La profesión de fe de Job – que emerge precisamente en su incesante llamamiento a Dios, a una  justicia suprema – se completa al final con la experiencia casi mística que le hace decir: «Yo te conocía  solo de oídas, mas ahora te han visto mis ojos» (42,5). Este testimonio es particularmente creíble si la  vejez se hace cargo, en su progresiva fragilidad y pérdida. ¡Los ancianos han visto muchas! Y han visto  también la inconsistencia de las promesas de los hombres. Hombres de ley, hombres de ciencia, hombres  de religión incluso, que confunden al perseguidor con la víctima, imputando a esta la responsabilidad  plena del propio dolor.  Se quivocan.

Los ancianos que encuentran el camino de este testimonio, que convierte el resentimiento por la  pérdida en la tenacidad por la espera de la promesa de Dios, son un presidio insustituible para la  comunidad en el afrontar el exceso del mal. La mirada de los creyentes que se dirige al Crucificado  aprende precisamente esto. Que podemos aprenderlo también nosotros, de tantos abuelos y abuelas, de  tantos ancianos que, como María, unen su oración, a veces desgarradora, a la del Hijo de Dios que en la  cruz se abandona al Padre.  Miremos a los ancianos con amor, tras haber aprendido tanto y sufrido tanto en la vida. Y, al final, encuentran una paz casi mística.

La catequesis de hoy sobre la ancianidad nos presenta la figura de Job, que gritaba de dolor y  le pedía a Dios una respuesta que diera sentido a las numerosas desgracias y humillaciones que  padecía en su vida. De ese clamor incesante surgió su conversión y su profesión de fe, ya que Dios le dio a conocer su verdadero rostro. Job, por tanto, obtuvo una respuesta, y fue bendecido con una larga  ancianidad, porque se dejó transformar por el misterio de la ternura de Dios, que muchas veces se  esconde en el silencio.  
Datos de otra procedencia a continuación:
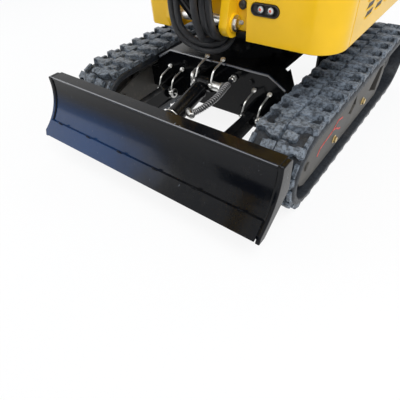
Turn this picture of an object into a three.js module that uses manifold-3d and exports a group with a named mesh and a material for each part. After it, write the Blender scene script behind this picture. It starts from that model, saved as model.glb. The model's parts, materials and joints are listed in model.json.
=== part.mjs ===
// Mini excavator on rubber tracks, about one tonne: undercarriage with a raised dozer
// blade, slewing house with a canopy, boom, arm and bucket.
// Millimetres, +Z up, -Y is the front, +X is the operator's left. The slew axis is x = 0,
// y = 0 while the pieces are made; the finished group is then moved so that the middle of
// the machine's box stands on the origin.
import * as THREE from "three";
import { mergeVertices } from "three/addons/utils/BufferGeometryUtils.js";
import Module from "manifold-3d";

const wasm = await Module();
wasm.setup();

// ---------------------------------------------------------------- driving dimensions
const GAP = 0.3;                 // between faces that touch
const PIN_PLAY = 0.6;            // radial play of a pin in its eye
const SIDE_PLAY = 2;             // play beside an eye between two cheeks
const ROUND = 24;                // facets of a large round
const SMALL_ROUND = 12;          // facets of a small round

// rubber tracks
const overallWidth = 960;
const shoeWidth = 180;
const trackHeight = 285;
const linkPitch = 72;
const linkCount = 32;
const sprocketTeeth = 9;
const lugHeight = 20;
const lugFoot = 50;              // length of a lug where it leaves the belt
const lugTop = 38;
const beltThickness = 24;

// track frames and centre frame
const frameInset = 42;           // outer face of a side frame behind the edge of its track
const sideFrameWidth = 96;
const rollerRadius = 42;
const rollerCount = 3;
const rollerSpacing = 205;
const centreTop = 304;
const centreBottom = 110;
const centreHalfLength = 235;
const plateWall = 12;
const slewRingRadius = 190;
const slewRingHeight = 58;

// dozer blade
const bladeWidth = overallWidth;
const bladePivotY = -309;
const bladePivotZ = 168;
const bladeArmX = 196;
const bladeArmWidth = 34;
const bladeFootY = -722;
const bladeFootZ = 96;
const bladeTopY = -624;
const bladeTopZ = 295;
const bladeSag = 30;             // hollow of the mouldboard
const bladePlate = 14;
const bladeFlange = 48;
const bladeCylinderBase = [-309, 250];
const bladeCylinderTip = [-592, 188];

// house
const houseHalfWidth = 445;
const houseFront = -306;
const houseBottom = 426;
const deckThickness = 20;
const bodyTop = 650;
const frontCornerRadius = 85;
const tailRadius = 690;
const tailThickness = 95;
const counterweightTop = 640;
const chamferStartX = -205;      // the front corner on the -X side is cut back
const chamferEndY = -72;
const panelWall = 16;
const earInner = 90;
const earWall = 28;
const earFront = 42;             // radius of the boss round the boom cylinder pin
const notchDepth = 130;
const panelSeamX = 162;
const hoodTop = 905;
const hoodHalfWidth = 320;
const hoodFrontY = 455;
const seatWidth = 430;
const canopyTop = 2235;
const canopyPostX = 402;
const canopyPostY = 505;

// boom, arm and bucket pins, as [y, z]
const boomFoot = [-230, 690];
const boomCylinderBase = [-299, 471];
const boomCylinderTip = [-671, 906];
const boomControl = [-740, 1300];
const boomTip = [-1395, 1109];
const boomWidth = 112;
const boomHalfDepth = 44;
const boomSwell = 30;
const armCylinderBase = [-690, 1310];
const armCylinderTip = [-1437, 1254];
const armLength = 800;
const armLean = 25;              // degrees the arm leans forward of upright
const armWidth = 80;
const rockerSpacing = 190;       // rocker pivot above the bucket pin
const rockerLength = 142;
const rockerRest = 70;           // degrees between the rocker and the arm's line
const earLean = 25;              // degrees between the bucket's top and its two pins
const bucketWidth = 380;
const bucketPlate = 10;
const toothReach = 22;           // a tooth's point beyond the lip
const pinRadius = 15;

// ---------------------------------------------------------------- colours
const paint = (color, roughness, metalness) =>
  new THREE.MeshStandardMaterial({ color, roughness, metalness });
const yellow = () => paint(0xf7c52c, 0.35, 0.0);
const black = () => paint(0x17191d, 0.25, 0.0);
const castBlack = () => paint(0x222427, 0.5, 0.1);
const rubber = () => paint(0x2e3640, 0.85, 0.0);
const steel = () => paint(0xb9bcc0, 0.3, 1.0);
const darkSteel = () => paint(0x4a4c50, 0.5, 0.8);
const vinyl = () => paint(0x1d1e20, 0.6, 0.0);
const hoseRubber = () => paint(0x2b2d33, 0.6, 0.0);

// ---------------------------------------------------------------- making solids
// A Solid wraps one closed body and joins or cuts it.
class Solid {
  constructor(manifold) { this.body = manifold; }
  static of(geometry) {
    const bare = geometry.index ? geometry.toNonIndexed() : geometry.clone();
    for (const name of Object.keys(bare.attributes)) {
      if (name !== "position") bare.deleteAttribute(name);
    }
    const merged = mergeVertices(bare, 1e-4);
    return new Solid(new wasm.Manifold(new wasm.Mesh({
      numProp: 3,
      vertProperties: new Float32Array(merged.attributes.position.array),
      triVerts: new Uint32Array(merged.index.array),
    })));
  }
  add(...others) { return new Solid(others.reduce((sum, o) => sum.add(o.body), this.body)); }
  cut(...others) { return new Solid(others.reduce((rest, o) => rest.subtract(o.body), this.body)); }
  geometry() {
    const mesh = this.body.getMesh();
    const geometry = new THREE.BufferGeometry();
    const points = new Float32Array(mesh.numVert * 3);
    for (let i = 0; i < mesh.numVert; i += 1) {
      for (let k = 0; k < 3; k += 1) points[3 * i + k] = mesh.vertProperties[mesh.numProp * i + k];
    }
    geometry.setAttribute("position", new THREE.BufferAttribute(points, 3));
    geometry.setIndex(new THREE.BufferAttribute(new Uint32Array(mesh.triVerts), 1));
    geometry.computeVertexNormals();
    return geometry;
  }
}

const machine = new THREE.Group();
function place(name, solid, material) {
  const mesh = new THREE.Mesh(solid.geometry(), material);
  mesh.name = name;
  machine.add(mesh);
}

function box(x0, x1, y0, y1, z0, z1) {
  const geometry = new THREE.BoxGeometry(x1 - x0, y1 - y0, z1 - z0);
  geometry.translate((x0 + x1) / 2, (y0 + y1) / 2, (z0 + z1) / 2);
  return Solid.of(geometry);
}

function extrude(points, depth) {
  const shape = new THREE.Shape(points.map((p) => new THREE.Vector2(p[0], p[1])));
  return new THREE.ExtrudeGeometry(shape, { depth, bevelEnabled: false });
}

// A plate with its outline in plan, between two heights.
function plan(points, z0, z1) {
  const geometry = extrude(points, z1 - z0);
  geometry.translate(0, 0, z0);
  return Solid.of(geometry);
}

// A plate with its outline in side view as [y, z], between two x.
function side(points, x0, x1) {
  const geometry = extrude(points, x1 - x0);
  geometry.rotateX(Math.PI / 2);
  geometry.rotateZ(Math.PI / 2);
  geometry.translate(x0, 0, 0);
  return Solid.of(geometry);
}

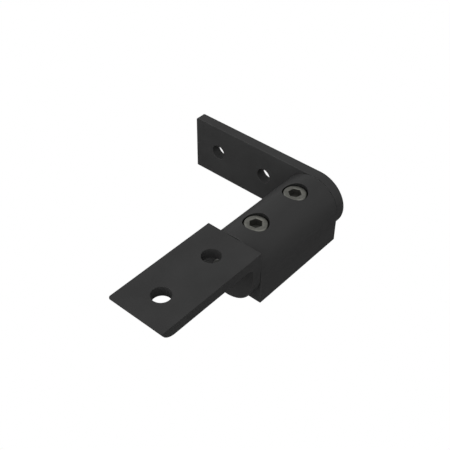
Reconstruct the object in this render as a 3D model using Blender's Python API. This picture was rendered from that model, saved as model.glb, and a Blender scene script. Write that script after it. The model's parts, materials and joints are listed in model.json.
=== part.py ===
"""Pivot hinge: a half-round pivot block with a swinging leaf on each end.

Frame: metres, +Z up. The origin is the centre of the block's flat base. The pivot axis runs
along Y, above the origin. The near leaf (L-shaped) is on the -Y end and the far leaf (flat)
is on the +Y end. Inside, each leaf turns on a plastic bushing round a shouldered pivot screw,
and a spring washer under the screw's head presses on a friction washer to hold the leaf.
"""

import math

import bmesh
import bpy
from mathutils import Matrix

# Pivot block
AXIS_HEIGHT = 0.0130
BLOCK_RADIUS = 0.0129
BLOCK_LENGTH = 0.0480
HALF_LENGTH = BLOCK_LENGTH / 2
END_THREAD_RADIUS = 0.0030

# Mounting screws, socket head 1/4 in x 1 1/8 in, down through the block
MOUNTING_PITCH = 0.0240
MOUNTING_HEAD_RADIUS = 0.00476
MOUNTING_HEAD_HEIGHT = 0.00635
MOUNTING_HEAD_CHAMFER = 0.0004
MOUNTING_SHANK_RADIUS = 0.003175
MOUNTING_SHANK_LENGTH = 0.028575
MOUNTING_TIP_CHAMFER = 0.0006
MOUNTING_HEX_FLATS = 0.00476
MOUNTING_HEX_DEPTH = 0.0030
COUNTERBORE_RADIUS = 0.00516
COUNTERBORE_FLOOR = AXIS_HEIGHT + 0.0054
CLEARANCE_HOLE_RADIUS = 0.0033

# Leaves
LEAF_HALF_WIDTH = 0.0127
LEAF_THICKNESS = 0.0045
NEAR_HOLE_RADIUS = 0.0038
FAR_HOLE_RADIUS = 0.0033
LEAF_HOLE_PITCH = 0.0254
LEAF_GAP = 0.0003
FAR_LEAF_REACH = 2.5 * LEAF_HOLE_PITCH
NEAR_LEAF_REACH = 2.0 * LEAF_HOLE_PITCH
NEAR_INNER_FILLET = 0.0020
NEAR_NOSE_RADIUS = 0.0065
NEAR_NOSE_LAND = 0.0004

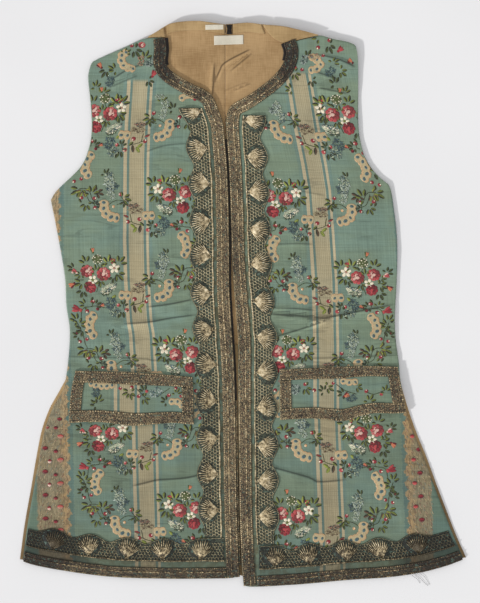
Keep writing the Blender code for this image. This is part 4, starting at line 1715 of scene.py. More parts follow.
@dataclass(frozen=True)
class NeckLining:
    """What shows inside the neck: lining, turned band, tie, two bare labels and the shoulders."""

    lining: Material
    linen: Material
    white_tape: Material
    black_tape: Material
    spacing: float = 2.8
    lining_breadth: float = 93.0
    lining_height: float = 433.0
    lining_cut: Triple = (0.094, 0.435, 0.0402)
    label_cut: Point = (0.0122, 0.0394)
    seam_depth: float = 0.5
    seam_reach: float = 1.6
    band_clear: float = 0.5
    stitch_depth: float = 0.35
    stitch_down: float = 0.86
    stitch_reach: float = 0.06
    label_small: tuple[float, ...] = (-50.6, -26.4, 375.4, 369.0, 0.02)
    label_large: tuple[float, ...] = (-39.0, 0.4, 361.4, 349.2, 0.03)

    def lining_half(self, side: Side) -> None:
        """Makes one half of the lining.

        Args:
            side: The half.
        """
        seam_x = CENTRE_BACK_X + side.sign * SEAM_GAP / 2
        outer_x = LINING_LEFT if side.sign < 0 else LINING_RIGHT

        def place(u: Array, v: Array) -> Array:
            """Runs from the seam out, and down from the neck.

            Args:
                u: Shares of the way out.
                v: Shares of the way down.

            Returns:
                The points.
            """
            x = seam_x + (outer_x - seam_x) * u
            top = side.neck.y_at(x) - LINING_TUCK
            return np.stack((x, top + (LINING_BOTTOM - top) * v), -1)

        def upper(x: Array, y: Array) -> Array:
            """Adds the folds and the dip of the seam to the lining's height."""
            seam = self.seam_depth * np.exp(-((x - CENTRE_BACK_X) / self.seam_reach) ** 2)
            return lining_top(x, y) + folds("lining", x, y) - seam

        mesh = wall(f"neck_lining_{side.name}", stops(self.lining_breadth, self.spacing, 0.6),
                    stops(self.lining_height, self.spacing, 0.6), place, upper, LINING_WALL,
                    roll=0.2)
        piece = new_piece(mesh.name, with_creases(mesh, "lining"), self.lining, "lining",
                          f"back_lining_{side.name}")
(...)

La historia de Job ejemplifica la vida de tantas personas, familias y pueblos marcados por el  sufrimiento. Su dolor nos interpela, y nos admira la firmeza de su fe y de su amor. Así también los  ancianos —que ya han atravesado muchas pruebas a lo largo de su vida—, cuando saben convertir el  dolor por las pérdidas en espera confiada de las promesas de Dios, son un testimonio y un tesoro  insustituible para que la comunidad pueda aprender a afrontar las dificultades y el exceso de mal.